## Aim of the exercise
Extract the complete data exactly as given.

[START Collected material]

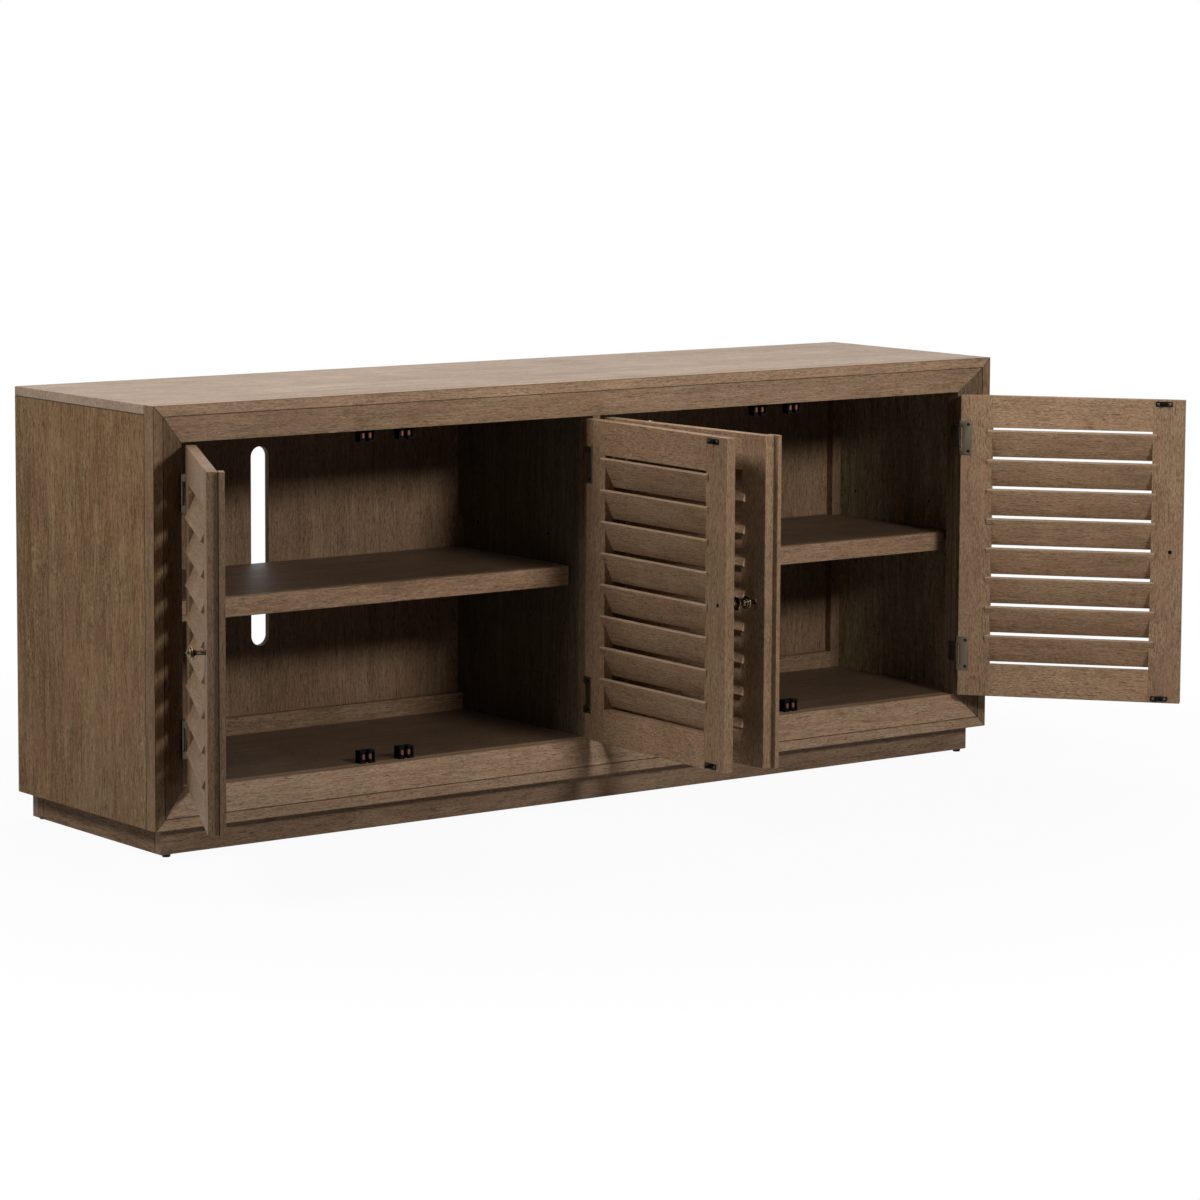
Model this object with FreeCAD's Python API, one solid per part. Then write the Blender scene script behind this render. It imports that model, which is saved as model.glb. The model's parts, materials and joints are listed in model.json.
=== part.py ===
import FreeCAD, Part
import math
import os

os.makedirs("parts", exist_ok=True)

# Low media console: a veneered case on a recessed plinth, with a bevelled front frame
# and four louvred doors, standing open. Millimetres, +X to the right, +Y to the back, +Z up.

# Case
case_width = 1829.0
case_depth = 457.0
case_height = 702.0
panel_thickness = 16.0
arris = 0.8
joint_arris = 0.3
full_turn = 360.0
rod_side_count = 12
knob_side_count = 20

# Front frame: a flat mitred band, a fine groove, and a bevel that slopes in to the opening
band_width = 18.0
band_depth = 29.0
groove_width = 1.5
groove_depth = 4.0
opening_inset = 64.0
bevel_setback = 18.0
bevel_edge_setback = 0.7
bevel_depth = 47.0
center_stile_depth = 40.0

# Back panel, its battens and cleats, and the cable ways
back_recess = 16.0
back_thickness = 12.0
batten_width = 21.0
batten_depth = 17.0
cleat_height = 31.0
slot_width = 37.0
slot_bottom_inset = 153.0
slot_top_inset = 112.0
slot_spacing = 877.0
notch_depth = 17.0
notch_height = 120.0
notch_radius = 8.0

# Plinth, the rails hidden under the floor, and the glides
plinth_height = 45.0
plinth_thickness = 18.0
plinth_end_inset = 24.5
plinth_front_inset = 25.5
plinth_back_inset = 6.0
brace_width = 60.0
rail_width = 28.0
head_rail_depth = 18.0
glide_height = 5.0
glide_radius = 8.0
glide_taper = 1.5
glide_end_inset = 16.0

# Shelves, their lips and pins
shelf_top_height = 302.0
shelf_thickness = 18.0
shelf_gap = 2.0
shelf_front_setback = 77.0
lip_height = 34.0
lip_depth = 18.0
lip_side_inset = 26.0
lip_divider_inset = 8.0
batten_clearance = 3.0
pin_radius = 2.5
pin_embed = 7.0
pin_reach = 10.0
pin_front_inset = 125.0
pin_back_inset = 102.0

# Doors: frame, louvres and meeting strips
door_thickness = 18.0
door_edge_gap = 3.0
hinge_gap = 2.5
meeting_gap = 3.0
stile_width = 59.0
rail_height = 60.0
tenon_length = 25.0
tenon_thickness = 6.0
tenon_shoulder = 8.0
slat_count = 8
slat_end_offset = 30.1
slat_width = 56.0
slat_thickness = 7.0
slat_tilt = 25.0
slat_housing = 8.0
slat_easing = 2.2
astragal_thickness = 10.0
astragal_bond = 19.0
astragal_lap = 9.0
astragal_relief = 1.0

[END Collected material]

## Task solution
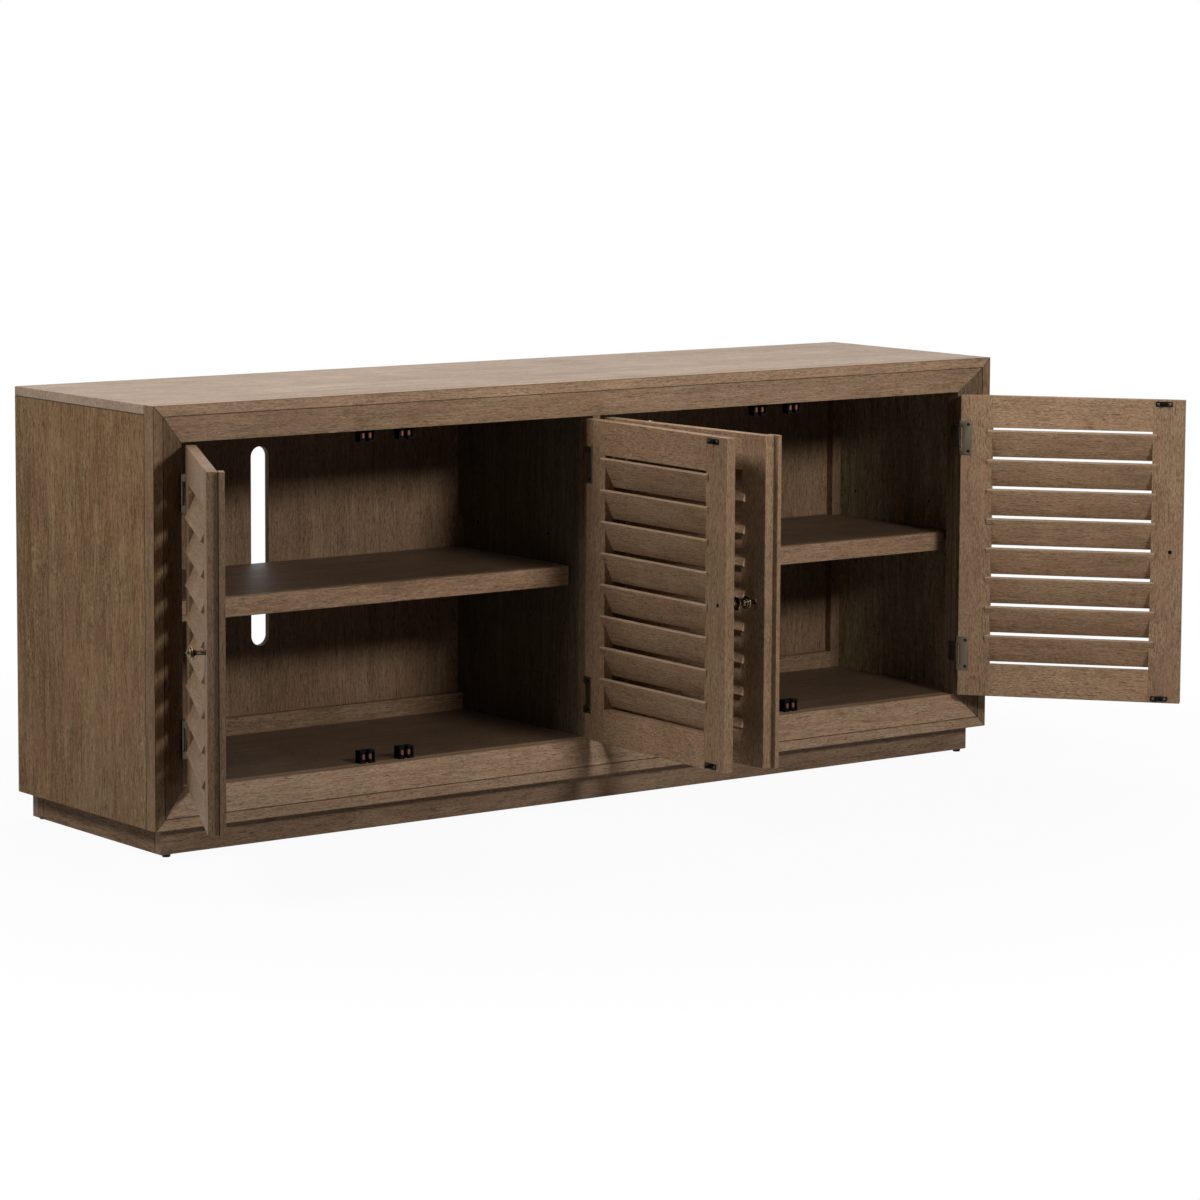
Model this object with FreeCAD's Python API, one solid per part. Then write the Blender scene script behind this render. It imports that model, which is saved as model.glb. The model's parts, materials and joints are listed in model.json.
=== part.py ===
import FreeCAD, Part
import math
import os

os.makedirs("parts", exist_ok=True)

# Low media console: a veneered case on a recessed plinth, with a bevelled front frame
# and four louvred doors, standing open. Millimetres, +X to the right, +Y to the back, +Z up.

# Case
case_width = 1829.0
case_depth = 457.0
case_height = 702.0
panel_thickness = 16.0
arris = 0.8
joint_arris = 0.3
full_turn = 360.0
rod_side_count = 12
knob_side_count = 20

# Front frame: a flat mitred band, a fine groove, and a bevel that slopes in to the opening
band_width = 18.0
band_depth = 29.0
groove_width = 1.5
groove_depth = 4.0
opening_inset = 64.0
bevel_setback = 18.0
bevel_edge_setback = 0.7
bevel_depth = 47.0
center_stile_depth = 40.0

# Back panel, its battens and cleats, and the cable ways
back_recess = 16.0
back_thickness = 12.0
batten_width = 21.0
batten_depth = 17.0
cleat_height = 31.0
slot_width = 37.0
slot_bottom_inset = 153.0
slot_top_inset = 112.0
slot_spacing = 877.0
notch_depth = 17.0
notch_height = 120.0
notch_radius = 8.0

# Plinth, the rails hidden under the floor, and the glides
plinth_height = 45.0
plinth_thickness = 18.0
plinth_end_inset = 24.5
plinth_front_inset = 25.5
plinth_back_inset = 6.0
brace_width = 60.0
rail_width = 28.0
head_rail_depth = 18.0
glide_height = 5.0
glide_radius = 8.0
glide_taper = 1.5
glide_end_inset = 16.0

# Shelves, their lips and pins
shelf_top_height = 302.0
shelf_thickness = 18.0
shelf_gap = 2.0
shelf_front_setback = 77.0
lip_height = 34.0
lip_depth = 18.0
lip_side_inset = 26.0
lip_divider_inset = 8.0
batten_clearance = 3.0
pin_radius = 2.5
pin_embed = 7.0
pin_reach = 10.0
pin_front_inset = 125.0
pin_back_inset = 102.0

# Doors: frame, louvres and meeting strips
door_thickness = 18.0
door_edge_gap = 3.0
hinge_gap = 2.5
meeting_gap = 3.0
stile_width = 59.0
rail_height = 60.0
tenon_length = 25.0
tenon_thickness = 6.0
tenon_shoulder = 8.0
slat_count = 8
slat_end_offset = 30.1
slat_width = 56.0
slat_thickness = 7.0
slat_tilt = 25.0
slat_housing = 8.0
slat_easing = 2.2
astragal_thickness = 10.0
astragal_bond = 19.0
astragal_lap = 9.0
astragal_relief = 1.0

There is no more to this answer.